03-12-2018 | By Rob Coppinger
A printed bonding layer up to 120 microns thick on the back of microchips could enable a heat sink that keeps processors 10 degrees Celsius cooler than comparable systems today.
Heat is believed to be behind most of the failures of electronics that lead to the expense of having to replace data servers. Keeping circuit boards cooler will extend their lives and researchers at Binghamton University’s mechanical engineering department have developed a manufacturing technique to keep electronics cooler by 10 degrees Celsius (18 degrees Fahrenheit). The technique is a laser deposition process which prints a bonding layer onto the back of a semiconductor wafer to allow a broad range of heat sink materials to be printed on top.

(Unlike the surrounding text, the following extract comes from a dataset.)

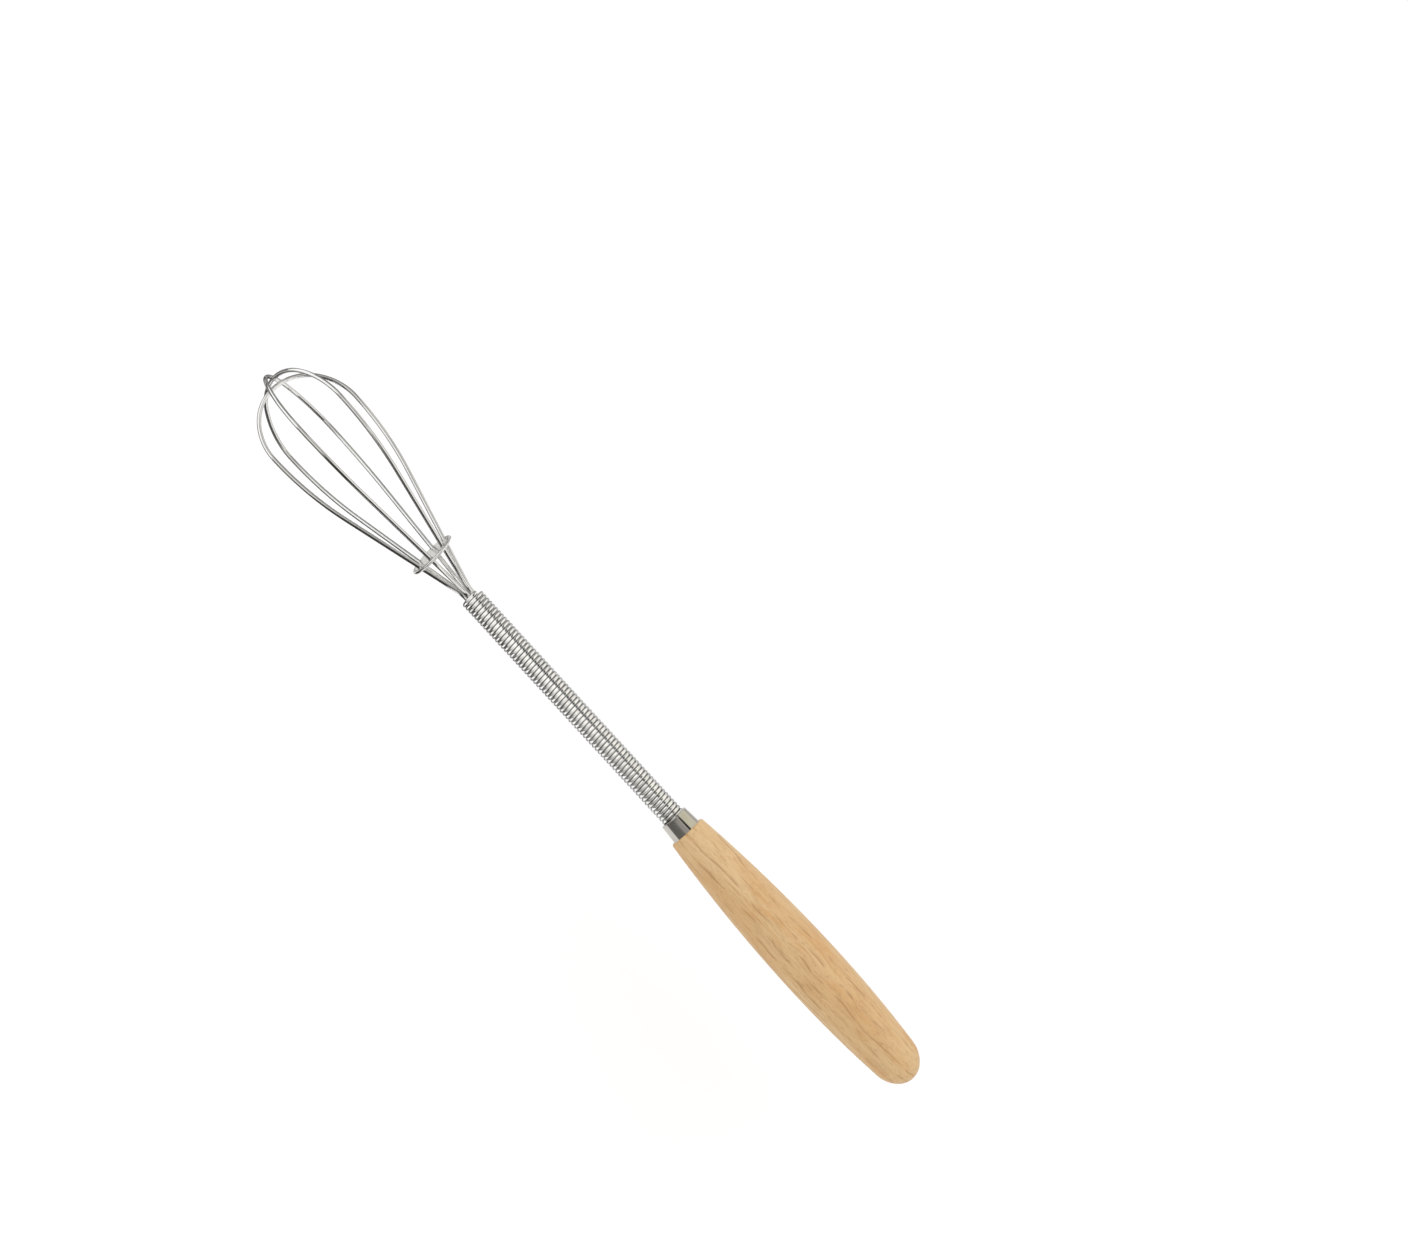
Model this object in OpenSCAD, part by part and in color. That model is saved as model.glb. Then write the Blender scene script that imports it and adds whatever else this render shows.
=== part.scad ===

“A lot of servers will break after five years and you have to replace the hardware. I understand that a lot of the failures are thermally induced,” says Scott Schiffres, an assistant professor in Binghamton’s mechanical engineering department. “We use the backside of the silicon wafers that are not polished to atomic smoothness then we print several layers of this titanium alloy and that is enough for a lot of cooling devices.”
Binghamton University logo printed on silicon. Credit: Binghamton University
The team’s testing of this alloy printing has put it through high and low temperatures. For a week it was exposed to temperatures from 130 degrees Celsius to -40 degrees Celsius, and no defects were detected. It has printed three layers, each 40 microns thick. The Binghamton team plans to print microchannels on a chip in a spiral or maze pattern that allows coolant to flow around chip’s actual surface for cooling. “It will mean big changes for high-end electronics, data centers and computationally intense programs such as video editing tools and video games,” Schiffres adds.
Traditionally, a heat sink is attached to the central processing unit (CPU) or the graphics processor via a thermal interface material which includes a thermal paste. This interface attaches the actual heat sink, typically copper, to the microchip, and also facilitates heat transfer itself. However, the interface has two layers, the first which attaches to the microchip and the second which attaches to the heat sink. This interface, according to Schiffres and his colleagues, impedes good heat flow for cooling.
The interface layers exist because of the difficulty in bonding some materials to silicon. The Binghamton researchers have used a laser to selectively melt and bond an alloy, which will attach to silicon, directly onto the wafer. The alloy is tin, titanium silver alloy and it is applied in the form of titanium-silicide. A silicide is a compound of silicon. By laser processing, the time to create this silicide bond was reduced to microseconds. This is fast enough for the additive manufacturing of the metal heat sink directly onto the silicon’s surface.
“It’s not the cheapest mix,” Schiffres says of the alloy’s component elements. “We were just trying to get the technique working. We could tune the mix of elements to make it more economically feasible.” He emphasised that titanium is only up to 4% of the alloy’s content. His team is considering, “a few elements,” for alternative silicides, including Chromium.